Une approche originale
« Nous apportons des arguments qui ne sont pas fondés sur l’archéologie (…). Nous nous sommes intéressés à l’effondrement lui-même, et l’avons considéré comme un événement à part entière, susceptible de nous éclairer sur l’histoire de la grotte », dit Benjamin Sadier, cité par le Figaro, parlant au nom de son équipe du Laboratoire environnements, dynamiques et territoires de la montagne (Edytem, Université de Savoie), aidée par le Centre de recherche et d’enseignement de géosciences de l’environnement (Cerege, Aix-en-Provence).

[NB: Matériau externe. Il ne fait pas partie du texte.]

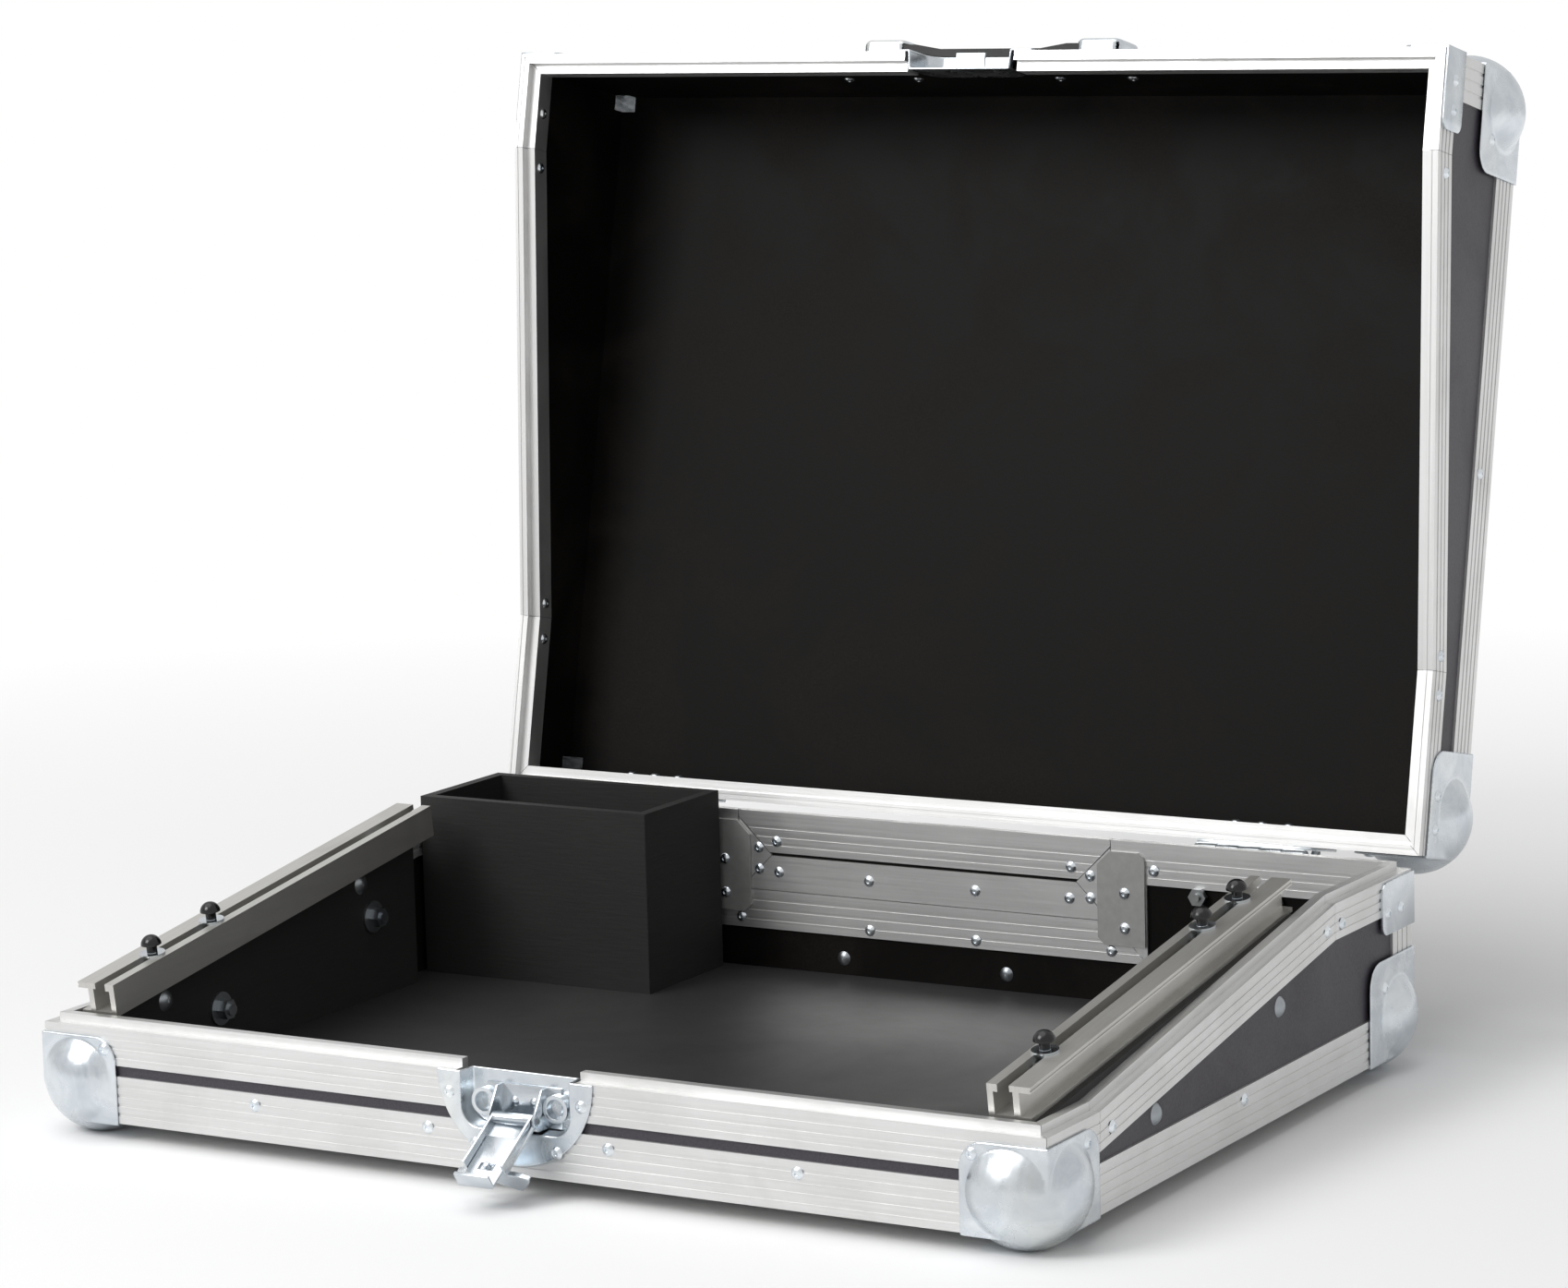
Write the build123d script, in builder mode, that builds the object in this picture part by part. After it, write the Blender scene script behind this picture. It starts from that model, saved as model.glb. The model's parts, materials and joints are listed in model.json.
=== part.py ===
from build123d import *
from math import asin, cos, degrees, radians, sin
import os

# A wedge-shaped flight case for a table-top mixer, shown with its lid open.
# X runs across the case, Y from front to back and Z up. The origin lies on the
# plane that the case stands on, under the middle of the base.

# Overall sizes of the closed case, over the flat walls
case_width = 515.0
case_depth = 378.0
closed_height = 141.0
front_height = 44.0
back_height = 85.0
front_flat = 48.5
back_flat = 88.0
lid_open_angle = 102.0

# Laminated plywood and the aluminium extrusions that grip its edges
panel_thickness = 7.0
skin = 1.25
wall = panel_thickness + 2 * skin
rim_flange = 17.0
lid_inner_flange = 15.5
tongue_setback = 5.0
tongue_height = 3.8
lip_clearance = 0.3
rim_gap = 0.5
edge_flange = 22.0
groove_depth = 0.35
groove_width = 1.5
joint_gap = 0.2

# Pressed steel ball corners
ball_radius = 27.5
ball_inset = 18.5
ball_sheet = 1.2
corner_cut = 16.0
foot_flat = 0.5
ear_across = 40.5
front_ear_depth = 46.0
back_ear_depth = 51.0
front_ear_height = 40.0
back_ear_height = 48.0
ear_round = 12.0

# Corner braces
brace_sheet = 1.2
base_brace_depth = 36.0
base_brace_height = 25.0
lid_brace_depth = 38.0
lid_brace_height = 22.0
brace_round = 5.0
brace_drop = 1.0

# Fasteners
rivet_radius = 2.9
rivet_height = 1.3
bolt_radius = 3.0
bolt_hole_clearance = 0.1
bolt_head_radius = 4.8
bolt_head_height = 2.4
bolt_washer_radius = 8.0
bolt_washer_thickness = 1.2
bolt_nut_radius = 5.0
bolt_nut_height = 5.0
bearer_screw_radius = 5.0
bearer_screw_height = 2.2

underside = ball_radius - ball_inset - foot_flat
front_y = -case_depth / 2
back_y = case_depth / 2
side_x = case_width / 2
inner_x = side_x - wall
top_z = underside + closed_height
floor_z = underside + skin + panel_thickness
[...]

Il fallait y penser !… Jusqu’à présent, archéologues et anthropologues considéraient ce phénomène géologique comme une simple aubaine ayant protégé les peintures pariétales contre l’humidité et les contaminations
Un débat vivace
L’enjeu de ces travaux est de taille : l’âge des fabuleuses œuvres pariétales ornant l’intérieur de la grotte Chauvet est débattu depuis leur découverte. En soumettant au radiocarbone les débris, trouvés au sol, de pigment (ocre et charbon de bois) ayant servi de peinture, et les ossements fossilisés d’animaux présents, elles avaient été datées (indirectement) de -32 000 ans, pour les plus anciennes (époque dite aurignacienne).
Problème : des critères stylistiques et techniques, rapprochant ces œuvres de celles réalisées dans d’autres sites par les hommes de l’époque magdalénienne, bien plus récente (-17 000 ans, comme à Lascaux, à -10 000 ans), incitaient nombre de préhistoriens à contester ces dates très anciennes
Vers un consensus multidisciplinaire ?
Or, selon l’étude géologique d’aujourd’hui, depuis au moins 21 000 ans, l’intérieur de la grotte était inaccessible ! Impossible, donc, aux Magdaléniens, d’avoir réalisé ces peintures et ces sculptures… L’argument stylistique et technique tombant du même coup, les radio-datations de plus de 30 000 ans reprennent tout leur sens… (en fait, elles montrent une occupation aurignacienne de -32 à – 29 000 ans, puis une occupation gravettienne de -27 à – 24 500 ans). D’autant qu’aucune n’a recensé d’élément postérieur aux 21 000 ans (minimum) établis comme date ‘limite’ de l’éboulement. « Ça colle parfaitement », conclut Benjamin Sadier.